**EXERCISE**
Give back the exact lines spanning from the line with "for thing in" to the line with "if empty is", with both of those lines included and no others.

**PROVIDED DATA**
+ + + +
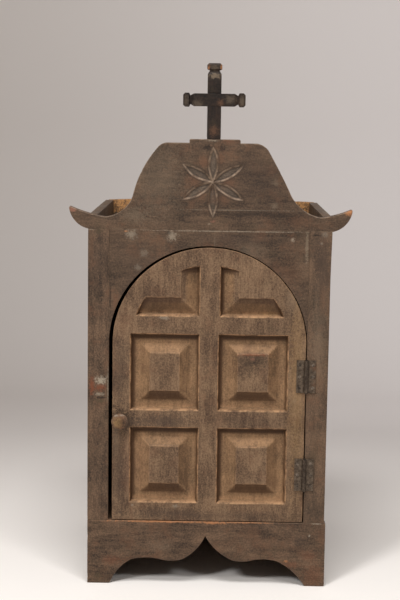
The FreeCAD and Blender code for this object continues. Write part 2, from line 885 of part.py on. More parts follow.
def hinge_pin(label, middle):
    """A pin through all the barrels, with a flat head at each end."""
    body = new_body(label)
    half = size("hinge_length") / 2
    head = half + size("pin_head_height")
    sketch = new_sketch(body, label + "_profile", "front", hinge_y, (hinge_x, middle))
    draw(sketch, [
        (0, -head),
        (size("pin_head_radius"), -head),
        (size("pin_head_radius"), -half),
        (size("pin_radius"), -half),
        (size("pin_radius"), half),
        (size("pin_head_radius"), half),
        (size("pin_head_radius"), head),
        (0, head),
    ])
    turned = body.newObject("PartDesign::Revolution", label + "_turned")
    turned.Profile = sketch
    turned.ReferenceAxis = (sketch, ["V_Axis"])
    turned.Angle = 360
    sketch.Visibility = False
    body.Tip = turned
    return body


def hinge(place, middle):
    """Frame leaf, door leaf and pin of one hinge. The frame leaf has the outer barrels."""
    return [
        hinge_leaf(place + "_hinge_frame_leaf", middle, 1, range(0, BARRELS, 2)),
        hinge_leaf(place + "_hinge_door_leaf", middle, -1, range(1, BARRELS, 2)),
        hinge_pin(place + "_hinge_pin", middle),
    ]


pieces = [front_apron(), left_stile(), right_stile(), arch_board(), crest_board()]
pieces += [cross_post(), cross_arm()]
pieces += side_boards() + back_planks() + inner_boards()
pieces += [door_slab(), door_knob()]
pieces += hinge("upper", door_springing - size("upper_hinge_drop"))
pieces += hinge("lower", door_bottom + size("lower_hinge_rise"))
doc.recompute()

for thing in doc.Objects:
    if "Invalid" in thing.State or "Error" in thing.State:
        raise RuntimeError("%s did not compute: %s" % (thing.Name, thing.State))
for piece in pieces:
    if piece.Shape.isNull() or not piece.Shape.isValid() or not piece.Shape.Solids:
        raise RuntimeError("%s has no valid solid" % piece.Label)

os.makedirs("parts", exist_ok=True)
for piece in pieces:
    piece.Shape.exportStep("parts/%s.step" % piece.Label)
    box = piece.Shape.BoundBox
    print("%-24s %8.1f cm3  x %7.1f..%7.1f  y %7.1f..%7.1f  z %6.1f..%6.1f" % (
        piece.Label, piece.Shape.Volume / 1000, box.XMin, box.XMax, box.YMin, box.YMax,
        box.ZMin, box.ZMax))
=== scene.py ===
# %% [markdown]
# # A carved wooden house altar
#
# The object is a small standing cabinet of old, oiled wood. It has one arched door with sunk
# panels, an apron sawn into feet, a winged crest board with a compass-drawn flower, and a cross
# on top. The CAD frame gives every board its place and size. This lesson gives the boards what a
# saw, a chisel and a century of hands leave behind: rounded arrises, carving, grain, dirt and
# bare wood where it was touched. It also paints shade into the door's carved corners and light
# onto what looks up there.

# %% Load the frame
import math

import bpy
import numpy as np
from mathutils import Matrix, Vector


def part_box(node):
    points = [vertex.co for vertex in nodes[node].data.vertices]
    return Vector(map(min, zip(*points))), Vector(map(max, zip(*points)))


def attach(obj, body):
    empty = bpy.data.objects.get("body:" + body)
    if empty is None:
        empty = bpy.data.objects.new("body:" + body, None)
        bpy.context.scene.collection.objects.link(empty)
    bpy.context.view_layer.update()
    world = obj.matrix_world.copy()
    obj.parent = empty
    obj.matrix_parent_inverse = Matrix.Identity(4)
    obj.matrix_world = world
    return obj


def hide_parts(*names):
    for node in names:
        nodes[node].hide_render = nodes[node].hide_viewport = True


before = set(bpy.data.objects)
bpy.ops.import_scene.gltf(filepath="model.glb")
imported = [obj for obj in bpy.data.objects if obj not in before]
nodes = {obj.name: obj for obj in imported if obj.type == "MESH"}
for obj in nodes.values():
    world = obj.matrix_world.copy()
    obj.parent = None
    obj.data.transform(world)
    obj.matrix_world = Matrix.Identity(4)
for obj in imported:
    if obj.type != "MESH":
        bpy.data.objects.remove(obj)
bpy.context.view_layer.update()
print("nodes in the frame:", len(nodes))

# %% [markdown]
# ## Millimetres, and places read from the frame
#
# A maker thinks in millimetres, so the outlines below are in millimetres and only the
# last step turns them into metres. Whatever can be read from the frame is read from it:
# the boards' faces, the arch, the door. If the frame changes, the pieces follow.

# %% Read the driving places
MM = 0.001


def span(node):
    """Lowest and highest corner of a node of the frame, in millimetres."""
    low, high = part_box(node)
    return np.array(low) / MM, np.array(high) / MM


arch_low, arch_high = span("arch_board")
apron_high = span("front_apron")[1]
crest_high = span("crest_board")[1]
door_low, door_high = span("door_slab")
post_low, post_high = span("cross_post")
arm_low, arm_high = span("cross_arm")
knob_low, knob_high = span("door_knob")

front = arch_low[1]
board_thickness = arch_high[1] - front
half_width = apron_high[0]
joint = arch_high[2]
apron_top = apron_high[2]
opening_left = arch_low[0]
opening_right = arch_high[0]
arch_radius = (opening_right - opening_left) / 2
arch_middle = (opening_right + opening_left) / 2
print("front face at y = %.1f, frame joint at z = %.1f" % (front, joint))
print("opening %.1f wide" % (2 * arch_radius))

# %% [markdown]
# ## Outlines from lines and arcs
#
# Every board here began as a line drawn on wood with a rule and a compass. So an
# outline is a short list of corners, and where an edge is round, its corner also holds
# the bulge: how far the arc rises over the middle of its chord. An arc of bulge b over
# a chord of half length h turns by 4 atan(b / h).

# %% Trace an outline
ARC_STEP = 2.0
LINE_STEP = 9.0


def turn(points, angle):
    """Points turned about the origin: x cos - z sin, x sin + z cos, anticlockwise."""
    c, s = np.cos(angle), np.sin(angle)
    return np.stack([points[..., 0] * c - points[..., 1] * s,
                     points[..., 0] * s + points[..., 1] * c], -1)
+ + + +
**FULL RESPONSE**
for thing in doc.Objects:
    if "Invalid" in thing.State or "Error" in thing.State:
        raise RuntimeError("%s did not compute: %s" % (thing.Name, thing.State))
for piece in pieces:
    if piece.Shape.isNull() or not piece.Shape.isValid() or not piece.Shape.Solids:
        raise RuntimeError("%s has no valid solid" % piece.Label)

os.makedirs("parts", exist_ok=True)
for piece in pieces:
    piece.Shape.exportStep("parts/%s.step" % piece.Label)
    box = piece.Shape.BoundBox
    print("%-24s %8.1f cm3  x %7.1f..%7.1f  y %7.1f..%7.1f  z %6.1f..%6.1f" % (
        piece.Label, piece.Shape.Volume / 1000, box.XMin, box.XMax, box.YMin, box.YMax,
        box.ZMin, box.ZMax))
=== scene.py ===
# %% [markdown]
# # A carved wooden house altar
#
# The object is a small standing cabinet of old, oiled wood. It has one arched door with sunk
# panels, an apron sawn into feet, a winged crest board with a compass-drawn flower, and a cross
# on top. The CAD frame gives every board its place and size. This lesson gives the boards what a
# saw, a chisel and a century of hands leave behind: rounded arrises, carving, grain, dirt and
# bare wood where it was touched. It also paints shade into the door's carved corners and light
# onto what looks up there.

# %% Load the frame
import math

import bpy
import numpy as np
from mathutils import Matrix, Vector


def part_box(node):
    points = [vertex.co for vertex in nodes[node].data.vertices]
    return Vector(map(min, zip(*points))), Vector(map(max, zip(*points)))


def attach(obj, body):
    empty = bpy.data.objects.get("body:" + body)
    if empty is None:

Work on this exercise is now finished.